Sur le plan organisationnel, comment a été gérée cette manifestation par la Fédération du FLN en France?
Des instructions fermes ont été données pour éviter tout acte violent. Les armes, les couteaux et même les bâtons ont été proscrits par l'organisation. Les manifestants ne devaient en aucun cas répondre aux provocations. Nous nous attendions à des arrestations massives. Aussi, les cadres de la Fédération ont été tenus à l'écart pour éviter tout affaiblissement de l'organisation. L'objectif était de faire une démonstration de force pacifique de la détermination des Algériens. On tentait de renouveler la grève des 8 Jours de 1957. On était très loin de penser que les policiers allaient faire montre d'une sauvagerie, aujourd'hui encore, innommable.

Comment avez-vous vécu l'après - 17 octobre 1961?

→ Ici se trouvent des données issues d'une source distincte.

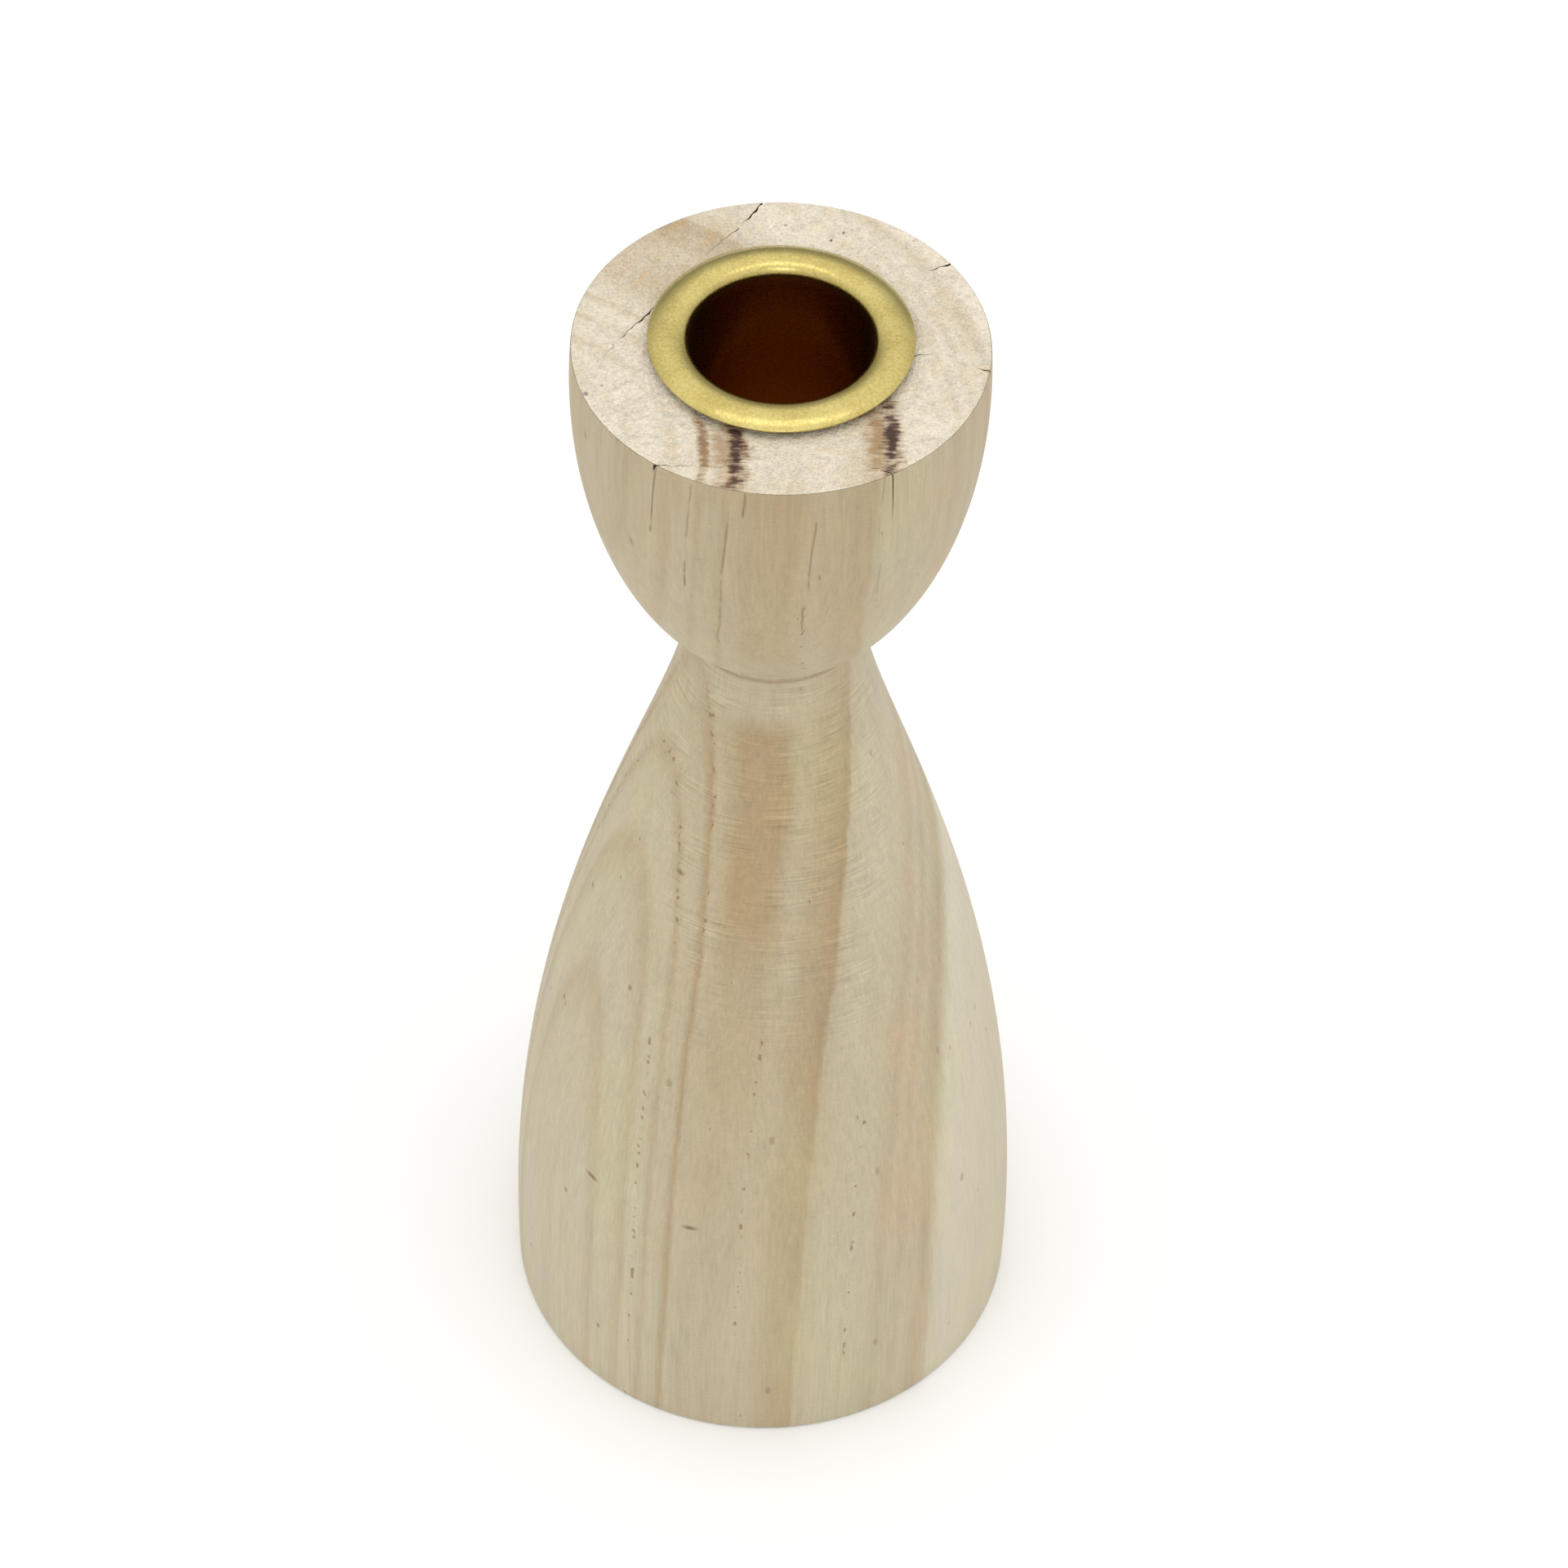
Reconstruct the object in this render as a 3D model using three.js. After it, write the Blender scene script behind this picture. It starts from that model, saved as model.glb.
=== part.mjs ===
// A turned pine candlestick with a drawn brass candle cup let into its head.
// Units are millimetres and +Z is up. The origin is the centre of the base, on the surface it stands on.
//
// The stick is one blank of pine, turned in one piece: a bell-shaped body that narrows to a neck, a sharp
// crease, and an egg-cup head with a flat top. A Forstner bit bored the socket in the head. The cup is one
// piece of drawn brass: a closed sleeve for a 22 mm candle, with a flared lip that stands just clear of the
// head, because the sleeve meets the socket's floor first. It drops into the socket and lifts straight out.
import * as THREE from "three";

// Driving dimensions of the turned stick.
const HEIGHT = 172; // base to the flat top of the head
const NECK_HEIGHT = 126.2; // base to the crease between body and head
const BASE_RADIUS = 33.8;
const NECK_RADIUS = 11;
const HEAD_RADIUS = 25.1; // widest part of the head
const BASE_EDGE = 0.6; // sanded arris round the base
const TOP_EDGE = 0.25; // sanded arris round the top

// Handles of the one curve that runs from the base up to the neck: radius and height.
const BELLY_HANDLE = [35.5, 68.5];
const THROAT_HANDLE = [11.35, 107.5];

// The head is part of an ellipse, widest a little below its flat top.
const HEAD_CENTRE = NECK_HEIGHT + 40;
const HEAD_HALF_HEIGHT = (HEAD_CENTRE - NECK_HEIGHT) / Math.sqrt(1 - (NECK_RADIUS / HEAD_RADIUS) ** 2);

// The socket in the head, and the marks that boring and turning leave.
const CUP_CLEARANCE = 0.3; // air between the cup and the wood, all round
const SPUR_RADIUS = 1.5; // prick of the bit's centre point in the socket's floor
const SPUR_DEPTH = 1.5;
const CENTRE_MARK_RADIUS = 3; // cone that the lathe's centre left in the base
const CENTRE_MARK_DEPTH = 3.5;

// Driving dimensions of the candle cup.
const SHEET = 0.6; // brass thickness
const THROAT_RADIUS = 11.05; // takes a 22 mm candle
const FLOOR_RADIUS = 10.95; // the sleeve's slight draft
const CUP_DEPTH = 25; // flat top of the head to the cup's floor
const CORNER = 1.2; // inside corner between sleeve and floor
const LIP_RADIUS = 15.9;
const LIP_CREST = HEIGHT + 2.2;
const LIP_DROP = 1; // from the crest down to the lip's edge
const ROLL_WIDTH = 2.2; // the bend from the sleeve up to the crest
const ROLL_HEIGHT = 1.6;

const SOCKET_RADIUS = THROAT_RADIUS + SHEET + CUP_CLEARANCE;
const SOCKET_FLOOR = HEIGHT - CUP_DEPTH - SHEET - CUP_CLEARANCE;

// How finely the round shapes are cut.
const TURN_STEPS = 60;
const BODY_STEPS = 17;
const HEAD_STEPS = 12;
const LIP_STEPS = 6;
const CORNER_STEPS = 3;
const EDGE_STEPS = 2;

// Adds an arc of an ellipse to a profile, from one angle to the other, both in radians.
function arc(profile, centre, radii, from, to, steps) {
  for (let i = 0; i <= steps; i++) {
    const angle = from + ((to - from) * i) / steps;
    const radius = centre[0] + radii[0] * Math.cos(angle);
    profile.push(new THREE.Vector2(radius, centre[1] + radii[1] * Math.sin(angle)));
  }
}

// Adds single corners to a profile, each as radius and height.
function corners(profile, ...points) {
  points.forEach(([radius, height]) => profile.push(new THREE.Vector2(radius, height)));
}

// Turns a closed profile about +Z. Points that repeat, where two arcs meet, are left out.
function turned(name, profile, material) {
  const outline = profile.filter((point, i) => i === 0 || point.distanceTo(profile[i - 1]) > 1e-6);
  const mesh = new THREE.Mesh(new THREE.LatheGeometry(outline, TURN_STEPS), material);
  mesh.name = name;
  mesh.rotation.x = Math.PI / 2;
  return mesh;
}

// The stick's outline: up the outside from the centre of the base, then down into the socket.
function stickProfile() {
  const profile = [];
  corners(profile, [0, CENTRE_MARK_DEPTH], [CENTRE_MARK_RADIUS, 0]);
  arc(profile, [BASE_RADIUS - BASE_EDGE, BASE_EDGE], [BASE_EDGE, BASE_EDGE], -Math.PI / 2, 0, EDGE_STEPS);

  const side = new THREE.CubicBezierCurve(
    new THREE.Vector2(BASE_RADIUS, BASE_EDGE),
    new THREE.Vector2(...BELLY_HANDLE),
    new THREE.Vector2(...THROAT_HANDLE),
    new THREE.Vector2(NECK_RADIUS, NECK_HEIGHT),
  );
  profile.push(...side.getSpacedPoints(BODY_STEPS));

  const crease = Math.asin((NECK_HEIGHT - HEAD_CENTRE) / HEAD_HALF_HEIGHT);
  const brow = Math.asin((HEIGHT - TOP_EDGE - HEAD_CENTRE) / HEAD_HALF_HEIGHT);
  arc(profile, [0, HEAD_CENTRE], [HEAD_RADIUS, HEAD_HALF_HEIGHT], crease, brow, HEAD_STEPS);

  const rim = HEAD_RADIUS * Math.cos(brow);
  arc(profile, [rim - TOP_EDGE, HEIGHT - TOP_EDGE], [TOP_EDGE, TOP_EDGE], 0, Math.PI / 2, EDGE_STEPS);
  corners(
    profile,
    [SOCKET_RADIUS, HEIGHT],
    [SOCKET_RADIUS, SOCKET_FLOOR],
    [SPUR_RADIUS, SOCKET_FLOOR],
    [0, SOCKET_FLOOR - SPUR_DEPTH],
  );
  return profile;
}

// The cup's outline: out under its floor, up the sleeve's outside, round the flared lip, down the inside.
// The lip's flare is an arc of a circle that leaves the crest level and drops by LIP_DROP at its edge.
function cupProfile() {
  const profile = [];
  const quarter = Math.PI / 2;
  const floor = HEIGHT - CUP_DEPTH;
  const outerCorner = CORNER + SHEET;
  const cornerCentre = [FLOOR_RADIUS - CORNER, floor + CORNER];
  const crest = THROAT_RADIUS + ROLL_WIDTH;
  const rollCentre = [crest, LIP_CREST - ROLL_HEIGHT];
  const reach = LIP_RADIUS - crest;
  const flare = (reach ** 2 + LIP_DROP ** 2) / (2 * LIP_DROP);
  const flareCentre = [crest, LIP_CREST - flare];
  const edge = Math.acos(reach / flare);

  corners(profile, [0, floor - SHEET]);
  arc(profile, cornerCentre, [outerCorner, outerCorner], -quarter, 0, CORNER_STEPS);
  arc(profile, rollCentre, [ROLL_WIDTH - SHEET, ROLL_HEIGHT - SHEET], 2 * quarter, quarter, LIP_STEPS);
  arc(profile, flareCentre, [flare - SHEET, flare - SHEET], quarter, edge, LIP_STEPS);
  arc(profile, flareCentre, [flare, flare], edge, quarter, LIP_STEPS);
  arc(profile, rollCentre, [ROLL_WIDTH, ROLL_HEIGHT], quarter, 2 * quarter, LIP_STEPS);
  arc(profile, cornerCentre, [CORNER, CORNER], 0, -quarter, CORNER_STEPS);
  corners(profile, [0, floor]);
  return profile;
}

const pine = new THREE.MeshStandardMaterial({ color: "#c6b592", roughness: 0.75, metalness: 0 });
const brass = new THREE.MeshStandardMaterial({ color: "#cdb568", roughness: 0.32, metalness: 1 });

const candlestick = new THREE.Group();
candlestick.add(turned("turned_stick", stickProfile(), pine));
candlestick.add(turned("candle_cup", cupProfile(), brass));

export default candlestick;
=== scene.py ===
"""A turned pine candlestick with a brass candle cup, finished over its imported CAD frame.

Lengths are in metres and +Z is up, as in the frame, and the lists that place the drying checks and the
pine's rings and marks are in millimetres. The pine's grain is one solid pattern of growth rings about a pith
that lies outside the stick, so head, neck and body share it as one blank does.
"""
import math

import bmesh
import bpy
import numpy as np
from bpy.props import FloatProperty, FloatVectorProperty, IntProperty, PointerProperty
from mathutils import Matrix, Vector


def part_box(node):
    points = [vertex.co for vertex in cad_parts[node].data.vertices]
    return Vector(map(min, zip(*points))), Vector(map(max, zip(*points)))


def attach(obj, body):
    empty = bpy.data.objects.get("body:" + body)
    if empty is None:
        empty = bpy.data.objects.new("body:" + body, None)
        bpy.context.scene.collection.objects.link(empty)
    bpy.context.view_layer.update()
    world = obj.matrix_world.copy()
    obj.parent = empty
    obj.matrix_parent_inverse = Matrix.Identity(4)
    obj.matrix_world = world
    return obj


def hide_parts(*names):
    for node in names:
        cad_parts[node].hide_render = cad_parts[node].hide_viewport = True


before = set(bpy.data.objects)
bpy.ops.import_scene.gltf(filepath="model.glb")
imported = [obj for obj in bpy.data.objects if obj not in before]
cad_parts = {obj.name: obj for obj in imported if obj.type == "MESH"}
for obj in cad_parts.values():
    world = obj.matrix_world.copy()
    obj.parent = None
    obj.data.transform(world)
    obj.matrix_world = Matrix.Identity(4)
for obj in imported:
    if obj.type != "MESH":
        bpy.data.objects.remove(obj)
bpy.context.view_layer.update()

STICK_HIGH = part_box("turned_stick")[1]
CUP_LOW, CUP_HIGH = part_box("candle_cup")
MM = 0.001

bl_info = {
    "name": "Turned Candlestick",
    "version": (1, 0, 0),
    "blender": (4, 5, 0),
    "location": "View3D > Sidebar > Candlestick",
    "description": "Makes a turned pine candlestick, its brass candle cup and a studio to show it in",
    "category": "Object",
}


# Colours and small tools.

def linear(hex_colour):
    """An sRGB hex colour as linear red, green, blue and alpha."""
    parts = [int(hex_colour[i:i + 2], 16) / 255 for i in (1, 3, 5)]
    curve = [p / 12.92 if p <= 0.04045 else ((p + 0.055) / 1.055) ** 2.4 for p in parts]
    return (*curve, 1.0)


def colour(name, description, hex_colour):
    """A colour setting with an sRGB hex default."""
    return FloatVectorProperty(name=name, description=description, subtype="COLOR", size=4,
                               min=0, max=1, default=linear(hex_colour))


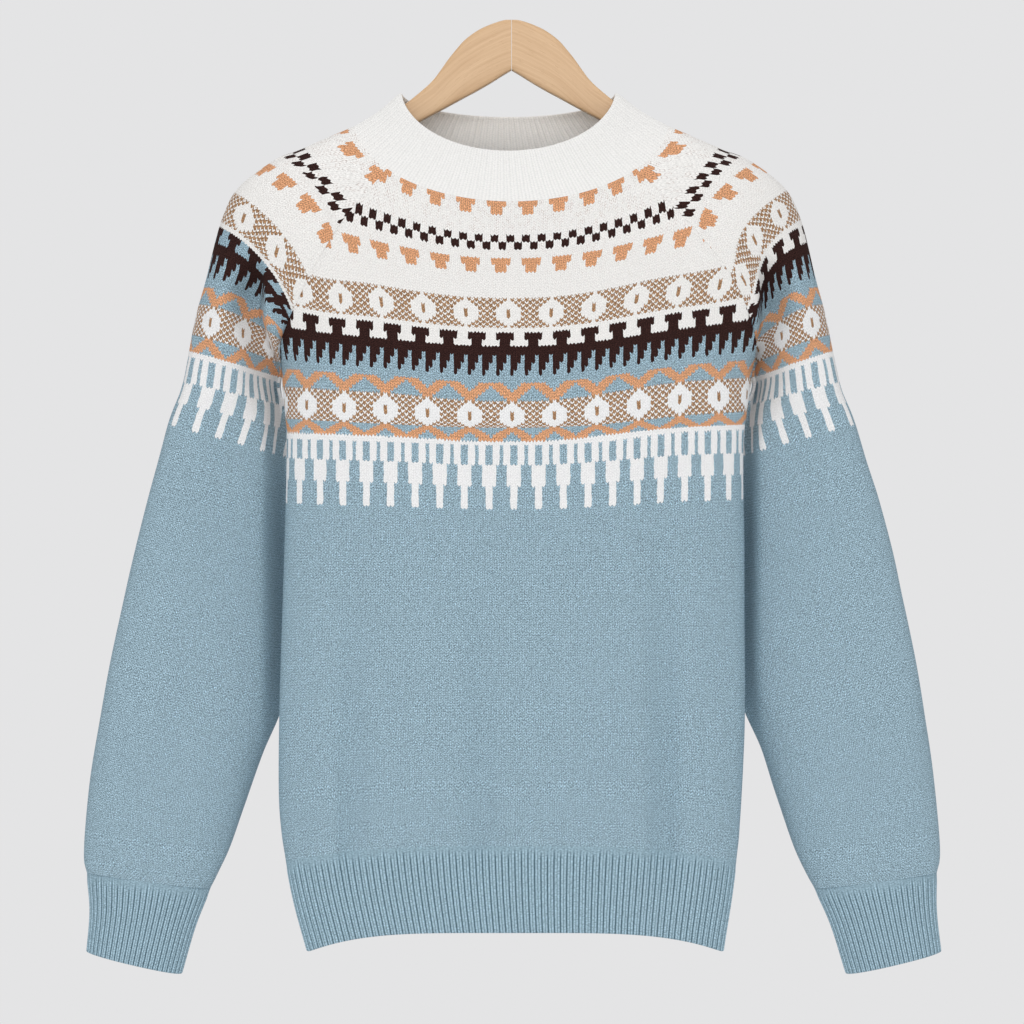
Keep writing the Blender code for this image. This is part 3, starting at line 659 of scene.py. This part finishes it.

Le couvre-feu a été levé le 19 octobre, mais les policiers sévissaient toujours contre les Algériens plusieurs jours après. La terreur n'était donc pas retombée. Mais je retiens que tous les martyrs du 17 octobre 1961 ont contribué à hâter l'indépendance du pays. Et pour cause, le 28 du même mois, le président De Gaulle avait appelé à la reprise des négociations. Moins de 5 mois plus tard, le 19 mars 1962, le cessez-le-feu a été signé entre la France et le GPRA.